Student testimony reveals that a hallmark of Professor Marjory Levey's encounters with students -- in classrooms and in laboratories, indeed wherever they happen to occur -- is the deep and caring respect for her subject and her students that produces the kinds of meaningful moments young scholars never forget.
Andrea Levitt
"Andrea Levitt is the sort of professor one reads about in the admissions brochures: she genuinely cares for students and seems to have a solid understanding of our lives." A student nominator used these words to describe this French professor's distinguished contribution to the Wellesley classroom.
Professor Levitt combines classroom work with individual conferences as she encourages students to choose independent research topics. "Her teaching style is clear, concise and straightforward, while lively and captivating at the same time," writes another student.
"The breadth of her knowledge" of the fields of linguistics and French, students say, "does not compromise the depth." They cite Professor Levitt's research in linguistics, and the way she communicates it in the classroom, as an invigorating aspect of her teaching. She encourages -- nay, requires -- student use of technology in their presentations. Many students cite this as an important part of their learning.
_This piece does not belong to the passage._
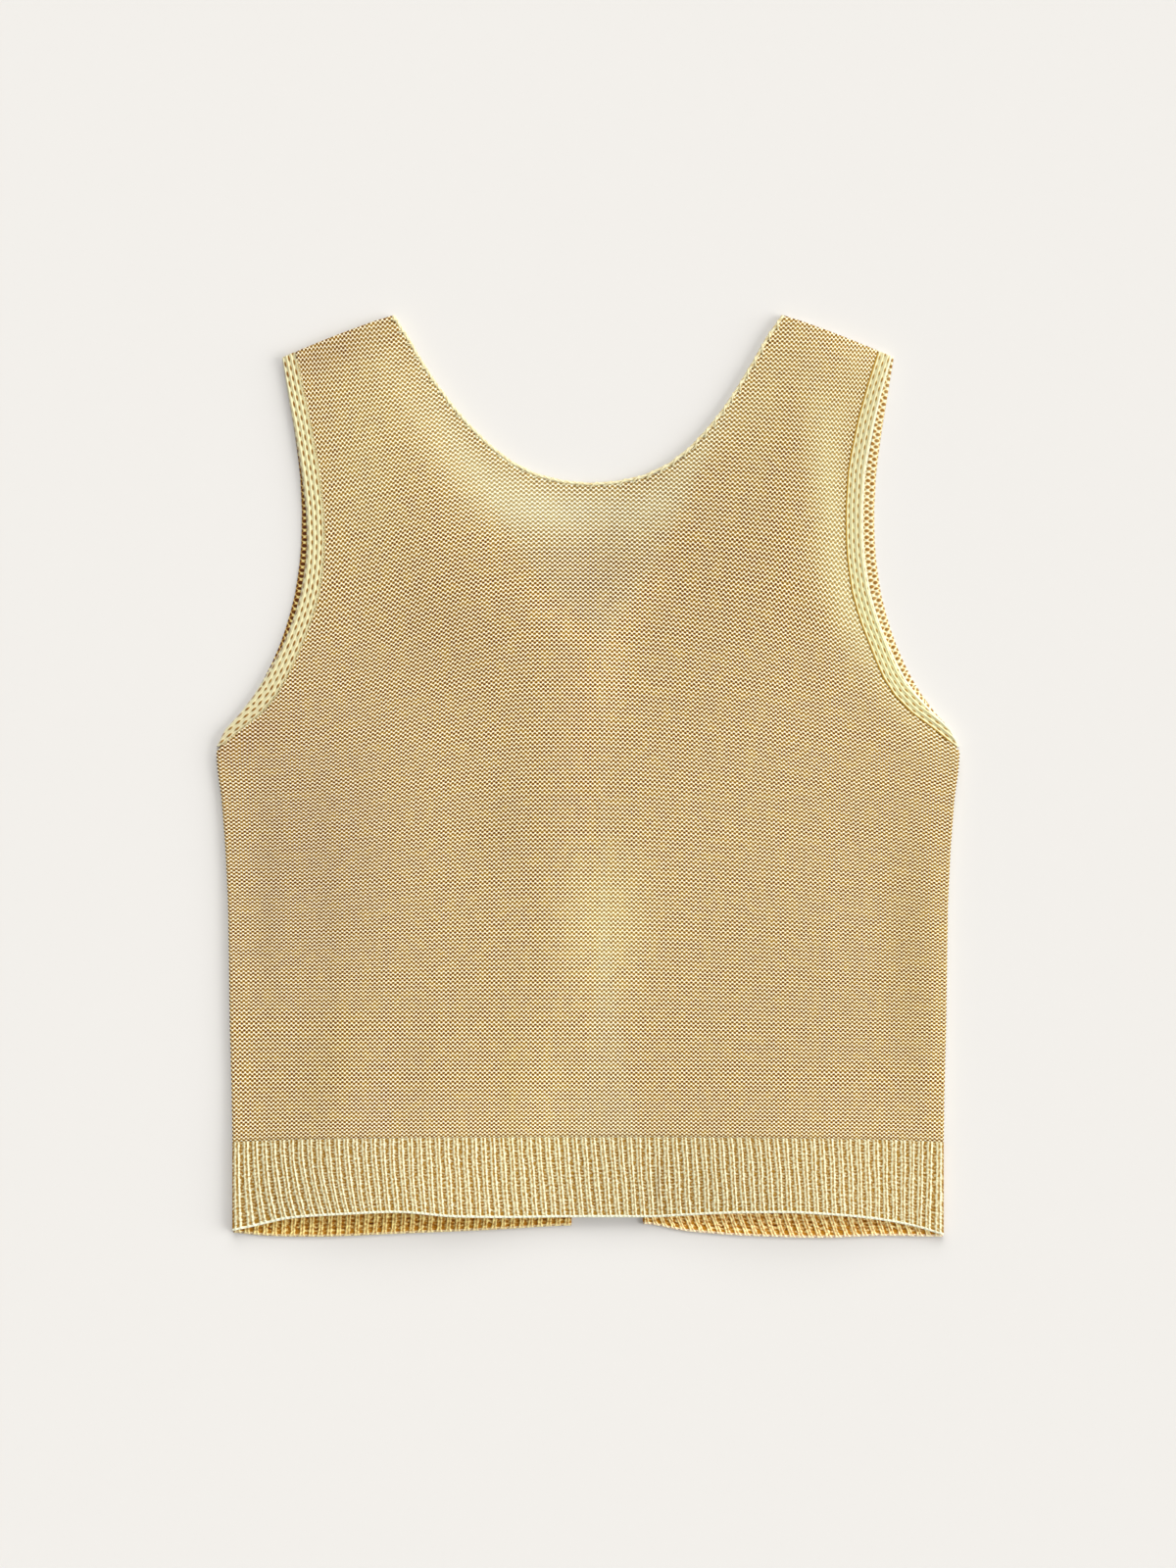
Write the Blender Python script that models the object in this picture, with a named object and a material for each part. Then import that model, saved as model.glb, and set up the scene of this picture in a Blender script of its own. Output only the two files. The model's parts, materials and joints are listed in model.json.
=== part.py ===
# Sweater vest in fine yarn, laid flat on its fronts with the back panel uppermost.
# Frame: +X to the right, +Y from hem to neck, +Z up. The origin lies under the middle of the vest,
# on the surface it rests on. Sizes are in millimetres and vertices are written in metres.
# "Height" is measured along +Y from the lowest point of the hem, "out" from the middle line along X.

import math
from collections import namedtuple

import bmesh
import bpy

METRES = 0.001

# Driving sizes
BODY_LENGTH = 523.0
NECK_POINT_OUT = 109.7
SHOULDER_TIP_OUT = 173.2
SHOULDER_TIP_HEIGHT = 498.5
SHOULDER_BULGE = 0.8
RIB_TOP_MIDDLE = 57.2
RIB_TOP_DROP = 3.0
BAND_START = 278.0

# Cloth
PANEL_WALL = 2.0
RIB_WALL = 2.0
RIB_RAISE = 0.8
BAND_WALL = 1.5
BAND_RAISE = 0.5
BAND_WALES = 3
BACK_BAND_WALL = 2.0
EDGING_WIDTH = 1.7
EDGING_WALL = 2.4
SEAM_GAP = 0.3

# Rests: where the back lies over the fronts, over their ribs, and on the floor inside the V
REST_ON_PANEL = PANEL_WALL + SEAM_GAP
REST_ON_RIB = RIB_WALL + RIB_RAISE + SEAM_GAP
REST_ON_FLOOR = 0.4
RIB_REST_FADE = 34.0
SAG_START = 16.0
SAG_RUN = 30.0

# How far folds stay off the closed edges, and how far up the lift of the hem reaches
EDGE_FADE = 46.0
HEM_LIFT_REACH = 120.0

# Ribs across each hem piece
RIBS_BACK = 78
RIBS_FRONT_LEFT = 37
RIBS_FRONT_RIGHT = 33
STEPS_PER_RIB = 3

# Column and row counts of the panels
STRAP_STEPS = 6
NECK_STEPS = 20
FRONT_STEPS = 12
BACK_RIB_ROWS = 3
FRONT_RIB_ROWS = 2


def table(columns, *rows):
    row = namedtuple("Row", columns)
    return [row(*values) for values in rows]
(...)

One wrote: "Our use of LX in Intro and Power Point in 322 tugged me out of my computer-free comfort zone and showed me how much fun computers can be in learning." "Her level of commitment to technology in the classroom .. should serve as a model to faculty across the disciplines," another student added.
Professor Levitt is well-known to past and present Wellesley students for the way in which she naturally approaches the whole student, with concern for their educational experience inside and outside the classroom. One nominator summarized this widespread opinion well: "Whether ... in the classroom or out, she has shown the kind of passion for her field of study and concern for her students that ... deserves honor and recognition."